Antes de la existencia en estos del cementerio aludido, esos terrenos fueron propiedad de don Antonio de Frías, pariente del Conde de Pozos Dulces, dueño de la finca donde se asentó el Vedado. Pertenecerían después a la Condesa del Loreto, quien, en 1920, los vendió a la dominicana Blanca María Vicini Perdomo. Esta los hipotecó a favor de Alfonso Gómez Mena y terminó vendiéndoselos cinco años más tarde, cuando la fastuosa residencia, que adquirió la condición de habitable en 1926, estaba ya en construcción. Para edificarla, Alfonso fue autorizado a demoler las cinco viviendas allí enclavadas.
Alfonso Gómez Mena Vila encargó los planos de la mansión al afamado arquitecto Francisco Centurión, autor asimismo del pabellón cubano en la Exposición Internacional de San Francisco, California, y para la ejecución del proyecto contrató los servicios de la firma Morales y Compañía, dirigida por el importante arquitecto Leonardo Morales, graduado en la Universidad de Harvard, en Estados Unidos, y egresado de la Escuela de Bellas Artes de París.
Al fallecer Alfonso Gómez Mena en 1936, la casa pasó a nombre de su viuda, María Vivanco, que la habitó hasta 1953. Cinco años antes el inmueble, de 1 659 metros cuadrados de superficie, fue valorado en 115 000 pesos y los terrenos en 200 000. En 1958 el Estado cubano adquirió los terrenos y la casa por 650 000 pesos; cifras esas equivalentes a dólares.

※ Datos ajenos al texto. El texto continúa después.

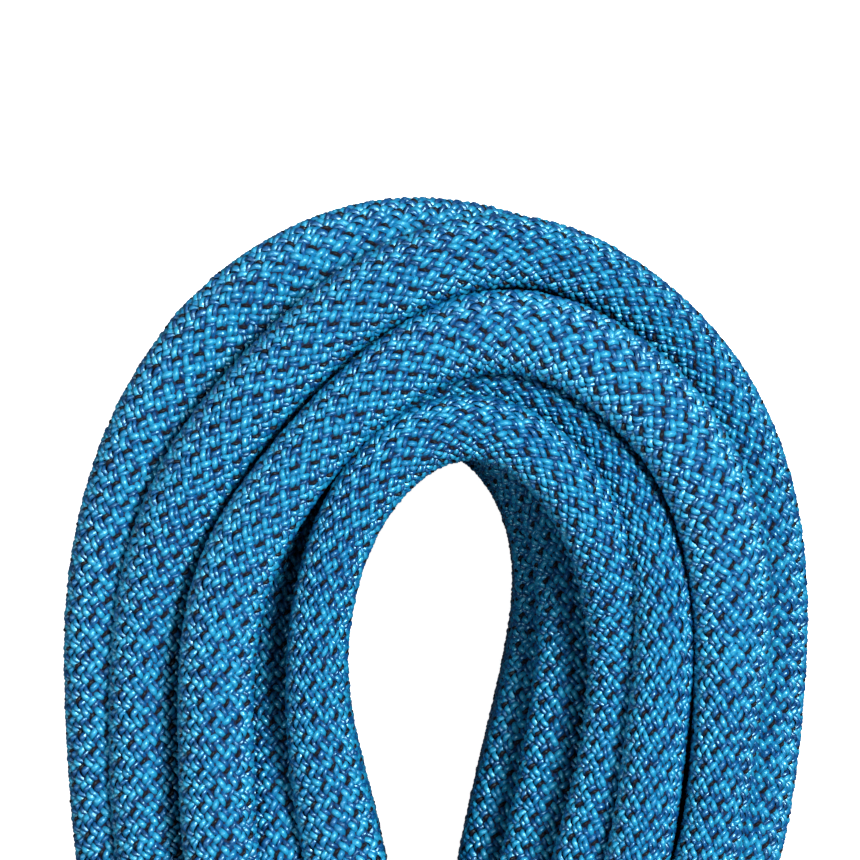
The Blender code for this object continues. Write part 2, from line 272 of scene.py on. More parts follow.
# Each lamp: name, place, what it points at, diameter, watts.
LAMPS = (
    ("key", (0.42, 0.42, 1.08), (0.0, 0.21, 0.05), 0.30, 26.5),
    ("low_left", (-1.0, 0.10, 0.48), (0.0, 0.05, 0.04), 0.5, 2.4),
    ("low_front", (0.10, -1.20, 0.50), (0.0, 0.0, 0.04), 0.5, 2.6),
    ("low_back", (-0.20, 1.40, 0.48), (0.0, 0.15, 0.04), 0.5, 2.0),
    ("fill", (-0.50, 0.00, 1.00), (0.0, 0.21, 0.05), 0.36, 3.5),
)
WHITE = (1.0, 1.0, 1.0, 1.0)
SKY_STRENGTH = 0.08
STAGE_REACH, STAGE_HEIGHT, STAGE_DROP = 12.0, 8.0, 0.0004


def smooth_through(points, step):
    """Rows of numbers, the first three a place, made into evenly spaced rows on a smooth curve."""
    knots = np.array(points, float)
    gaps = np.linalg.norm(np.diff(knots[:, :3], axis=0), axis=1)
    at = np.concatenate(([0.0], np.cumsum(np.maximum(gaps, TINY))))
    slope = np.empty_like(knots)
    chord = np.diff(knots, axis=0) / np.diff(at)[:, None]
    near, far = np.diff(at)[:-1, None], np.diff(at)[1:, None]
    slope[1:-1] = (chord[:-1] * far + chord[1:] * near) / (near + far)
    slope[0], slope[-1] = chord[0], chord[-1]
    fine = np.arange(0.0, at[-1], CURVE_STEP)
    cell = np.clip(np.searchsorted(at, fine, side="right") - 1, 0, len(at) - 2)
    width = (at[cell + 1] - at[cell])[:, None]
    t = ((fine - at[cell]) / width[:, 0])[:, None]
    rows = (
        (2 * t**3 - 3 * t**2 + 1) * knots[cell]
        + (t**3 - 2 * t**2 + t) * width * slope[cell]
        + (3 * t**2 - 2 * t**3) * knots[cell + 1]
        + (t**3 - t**2) * width * slope[cell + 1]
    )
    rows[:, 3:] = knots[cell, 3:] + (knots[cell + 1, 3:] - knots[cell, 3:]) * t
    return evenly(rows, step)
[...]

En esa fecha declinaba la estrella y la fortuna de los herederos de Alfonso. Su hijo Alfonso Gómez Mena Vivanco se veía obligado a entregar, en ese año, las dos terceras partes de sus acciones en el central Santa Teresa en garantía por la deuda de 700 000 pesos que tenía con una firma corredora de azúcar. Al no poder saldarla en fecha, los acreedores establecieron un procedimiento judicial que concluyó con el embargo del central.
El edificio de ocho plantas de la calle Quinta fue terminado después de 1959. Cuando a mediados de ese año el doctor Raúl Roa asumió la cartera de Relaciones Exteriores, sus oficinas no estaban aún concluidas y las instaló en el edificio que ocuparía poco después la Casa de las Américas.